The iPhone catapulted Apple onto the Mount Rushmore of tech, and the device’s successor could do the same for someone else.
Smartphones as we know them will eventually feel “primitive,” billionaire venture capitalist Marc Andreessen said in a new interview on the “TBPN” technology podcast that aired Friday. At some point, he said, everything becomes obsolete.
The big question: What comes after the smartphone?
“Whoever cracks the code on that will be the next Apple,” Andreessen, cofounder of venture capital firm Andreessen Horowitz, said.
Creating a product that makes the smartphone obsolete will require a level of innovation that the world has yet to see, Andreessen said. It could take three years or two decades.
However, companies are already working to develop gadgets that don’t require a screen.
OpenAI cofounder Sam Altman, for one, is developing an AI-powered device that isn’t a smartphone or wearable. Altman has teamed up with the former Apple design chief Jony Ive, one of the key figures behind the iPhone, though they’ve kept much of the details under wraps, including its form factor.
Elsewhere, AI startups like Rabbit and Humane are experimenting with screenless devices that operate as a companion to your smartphone or use projections instead of a screen.

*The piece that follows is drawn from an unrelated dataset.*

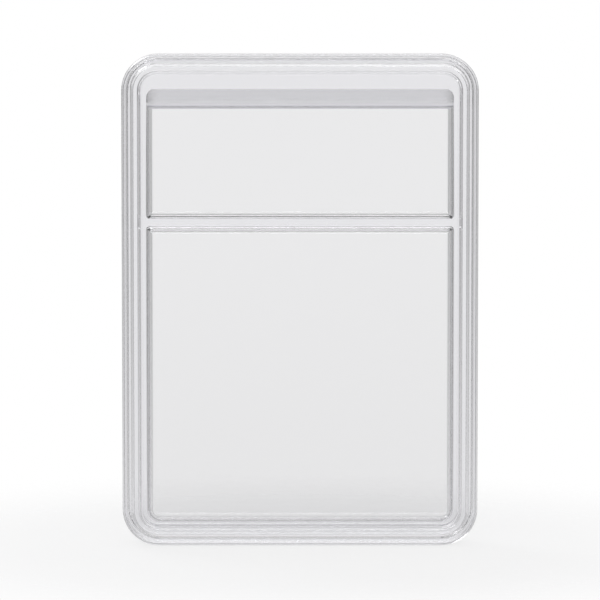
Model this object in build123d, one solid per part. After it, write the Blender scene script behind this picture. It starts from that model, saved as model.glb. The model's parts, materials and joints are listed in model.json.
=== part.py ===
# Clear two-piece display slab for one coin holder and its label, standing upright.
# Two moulded half shells close on each other: a tongue round the rear half enters a groove round the
# front half. Millimetres; X across, Y from front to back, Z up; the origin is under the middle.
from build123d import *
import os
from math import radians, tan

os.makedirs("parts", exist_ok=True)

# What the slab holds, which sizes everything round it
pocket_width = 53.2
coin_pocket_height = 51.4
label_pocket_height = 19.1
divider_wall = 1.45
pocket_corner = 2.0
front_pocket_depth = 3.35
rear_pocket_depth = 2.25

# Rim section, from the outer edge inwards
skirt_wall = 1.7
groove_width = 1.55
pocket_wall = 1.1

# Panels and the step that lets one slab nest in the next
window_panel = 1.4
flange_wall = 1.35
stack_step = 1.0
nest_gap = 0.1
nest_side_gap = 0.2

# Head of the label pocket, which slopes in to hold the label's top edge; degrees in the front half
head_slope = 45
head_land = 1.7

# Fits between the two halves
seat_gap = 0.04
tongue_fit = 0.05
tongue_end_gap = 0.15

# Moulding draft in degrees, and the edge radii
pocket_draft = 2
tongue_draft = 1
front_edge = 2.3
rear_edge = 1.0
plateau_edge = 0.35
nest_edge = 0.5
recess_edge = 0.3
pocket_edge = 1.0
divider_corner = 0.5
head_corner = 1.4
tongue_lead_in = 0.3

# The outside follows from the inside
rim_width = skirt_wall + groove_width + pocket_wall
plateau_inset = skirt_wall + groove_width
corner_radius = pocket_corner + rim_width
slab_width = pocket_width + 2 * rim_width
slab_thickness = (
    front_pocket_depth + rear_pocket_depth + 2 * window_panel + stack_step + nest_gap
)

# Heights above the bottom edge
coin_pocket_low = rim_width
coin_pocket_high = coin_pocket_low + coin_pocket_height
label_pocket_low = coin_pocket_high + divider_wall
label_ledge = label_pocket_low + label_pocket_height
head_mouth = label_ledge + front_pocket_depth * tan(radians(head_slope))
slab_height = head_mouth + head_land + rim_width

# Depths, from the front face at the lowest Y to the rear face at the highest
front_face = -slab_thickness / 2
front_flange = front_face + stack_step
parting = front_face + window_panel + front_pocket_depth
recess_floor = parting + rear_pocket_depth + window_panel
rear_face = slab_thickness / 2
groove_floor = front_flange + flange_wall
tongue_tip = groove_floor + tongue_end_gap


def depth_plane(depth):
    """Plane across the slab at a depth, seen from the front, centred at mid-height."""
    return Plane(origin=(0, depth, slab_height / 2), x_dir=(1, 0, 0), z_dir=(0, -1, 0))


def rim_outline(inset):
    """The slab's rounded outline moved inwards, with every corner concentric."""
    return RectangleRounded(
        slab_width - 2 * inset, slab_height - 2 * inset, corner_radius - inset
    )


def layer(inset, front, back):
    """Solid of the outline at an inset, between two depths."""
    return extrude(depth_plane(back) * rim_outline(inset), amount=back - front)


def rim_ring(outer_inset, inner_inset, root, tip, draft):
    """Ring that stands from its root depth forwards to its tip, thinner at the tip by the draft."""
    reach = root - tip
    outside = extrude(depth_plane(root) * rim_outline(outer_inset), amount=reach, taper=draft)
    inside = extrude(depth_plane(root) * rim_outline(inner_inset), amount=reach, taper=-draft)
    return outside - inside


def end_edges(solid, side):
    """Edges round the face that lies furthest towards a side: -1 is the front, 1 the rear."""
    faces = solid.faces().sort_by(Axis.Y)
    return faces[0 if side < 0 else -1].edges()


def hole_edges(solid):
    """Edges round the hole in the one face of a solid that has a hole."""
    ring = solid.faces().filter_by(lambda face: face.inner_wires())[0]
    return ring.inner_wires()[0].edges()


def pocket_sketch(low, high, low_corner, high_corner):
    """Mouth of a pocket at the parting plane, with its own radius at the lower and upper corners."""
    mouth = Pos(0, (low + high - slab_height) / 2) * Rectangle(pocket_width, high - low)
    mouth = fillet(mouth.vertices().group_by(Axis.Y)[0], low_corner)
    return fillet(mouth.vertices().group_by(Axis.Y)[-1], high_corner)


def coin_pocket(depth, side):
    """Space of the coin pocket in one half, drafted and rounded where it meets the window."""
    mouth = pocket_sketch(coin_pocket_low, coin_pocket_high, pocket_corner, divider_corner)
    space = extrude(
        depth_plane(parting) * mouth, amount=depth, dir=(0, side, 0), taper=pocket_draft
    )
    return fillet(end_edges(space, side), pocket_edge)


def label_pocket(depth, side):
    """Space of the label pocket in one half; its head slopes in from the mouth to the ledge."""
    mouth = pocket_sketch(label_pocket_low, head_mouth, divider_corner, head_corner)
    space = extrude(
        depth_plane(parting) * mouth, amount=depth, dir=(0, side, 0), taper=pocket_draft
    )
    floor = parting + side * depth
    slope = Polygon((parting, head_mouth), (floor, label_ledge), (floor, head_mouth), align=None)
    space -= extrude(Plane.YZ * slope, amount=pocket_width, both=True)
    round_the_window = end_edges(space, side).sort_by(Axis.Z)[:-1]
    return fillet(round_the_window, pocket_edge)


def front_shell():
    """Front half: raised window panel, flange, skirt, and the groove that takes the tongue."""
    mating_face = parting - seat_gap
    body = layer(0, front_flange, mating_face)
    body = fillet(end_edges(body, -1), front_edge)
    plateau = layer(plateau_inset, front_face, front_flange)
    shell = body + fillet(end_edges(plateau, -1), plateau_edge)
    shell = fillet(hole_edges(shell), nest_edge)
    shell -= coin_pocket(front_pocket_depth, -1)
    shell -= label_pocket(front_pocket_depth, -1)
    return shell - rim_ring(skirt_wall, plateau_inset, mating_face, groove_floor, tongue_draft)


def rear_shell():
    """Rear half: window panel set back so that the next slab nests, and the tongue."""
    body = layer(0, parting, rear_face)
    body = fillet(end_edges(body, 1), rear_edge)
    recess = layer(plateau_inset - nest_side_gap, recess_floor, rear_face)
    shell = body - fillet(end_edges(recess, -1), recess_edge)
    shell = fillet(hole_edges(shell), nest_edge)
    shell -= coin_pocket(rear_pocket_depth, 1)
    shell -= label_pocket(rear_pocket_depth, 1)
    tongue = rim_ring(
        skirt_wall + tongue_fit, plateau_inset - tongue_fit, parting, tongue_tip, tongue_draft
    )
    return shell + chamfer(end_edges(tongue, -1), tongue_lead_in)


export_step(front_shell(), "parts/front_shell.step")
export_step(rear_shell(), "parts/rear_shell.step")

print(f"slab {slab_width:.2f} x {slab_height:.2f} x {slab_thickness:.2f} mm, corner {corner_radius:.2f} mm")
print(f"depths: flange {front_flange:.2f}, parting {parting:.2f}, recess floor {recess_floor:.2f} mm")
print(f"heights: coin pocket {coin_pocket_low:.2f} to {coin_pocket_high:.2f} mm")
print(f"heights: label pocket {label_pocket_low:.2f} to {label_ledge:.2f} mm, mouth {head_mouth:.2f} mm")
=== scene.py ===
# %% [markdown]
# A clear coin display slab: two moulded shells of crystal polystyrene, pressed together
# face to face, with a square pocket for a coin holder and a low one above it for a label.
# This lesson dresses the exact CAD shells with clean, softly rounded edges and a finish
# that looks like moulded plastic, and then lights them so that clear parts can be read.
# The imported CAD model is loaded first. It is the frame that everything else is fitted to.

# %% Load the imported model
import bpy
import json
import math
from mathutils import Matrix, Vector

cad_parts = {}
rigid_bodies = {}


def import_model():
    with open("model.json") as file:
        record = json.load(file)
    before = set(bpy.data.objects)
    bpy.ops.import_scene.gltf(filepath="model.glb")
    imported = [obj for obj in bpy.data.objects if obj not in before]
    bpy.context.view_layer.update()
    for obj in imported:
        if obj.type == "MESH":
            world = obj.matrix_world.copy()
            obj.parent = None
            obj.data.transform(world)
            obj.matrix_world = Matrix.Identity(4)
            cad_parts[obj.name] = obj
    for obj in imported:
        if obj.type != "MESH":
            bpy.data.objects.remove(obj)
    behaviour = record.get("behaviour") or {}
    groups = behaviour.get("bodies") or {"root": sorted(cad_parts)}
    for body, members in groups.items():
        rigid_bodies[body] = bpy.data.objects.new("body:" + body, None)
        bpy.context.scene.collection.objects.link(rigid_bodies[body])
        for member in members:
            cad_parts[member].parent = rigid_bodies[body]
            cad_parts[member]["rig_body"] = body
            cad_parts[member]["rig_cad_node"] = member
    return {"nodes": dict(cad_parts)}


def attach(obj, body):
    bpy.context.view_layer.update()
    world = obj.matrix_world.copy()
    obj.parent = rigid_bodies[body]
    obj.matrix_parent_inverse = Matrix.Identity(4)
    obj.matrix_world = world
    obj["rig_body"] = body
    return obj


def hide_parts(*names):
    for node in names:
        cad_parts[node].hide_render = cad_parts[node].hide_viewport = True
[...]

Meanwhile, Meta’s smart glasses, fitted with cameras, a voice assistant, and speakers, are showing signs of consumer interest. However, CEO Mark Zuckerberg doesn’t expect them to replace phones anytime soon.
“It’s not like we’re going to throw away our phones,” Zuckerberg told The Verge in September, “but I think what’s going to happen is that, slowly, we’re just going to start doing more things with our glasses and leaving our phones in our pockets more.”
Andreessen said the object that kicks off a new era of technology could be eye-based, voice-operated, or have some sort of environmental computing. (His VC firm Andreessen Horowitz did not immediately respond to a request for comment from Business Insider.)
Apple itself could be the one to lead the next revolution in tech. It likely has time to work on it, Andreessen said.
“I think it’s highly likely that we’ll have a phone for a very long time,” he said.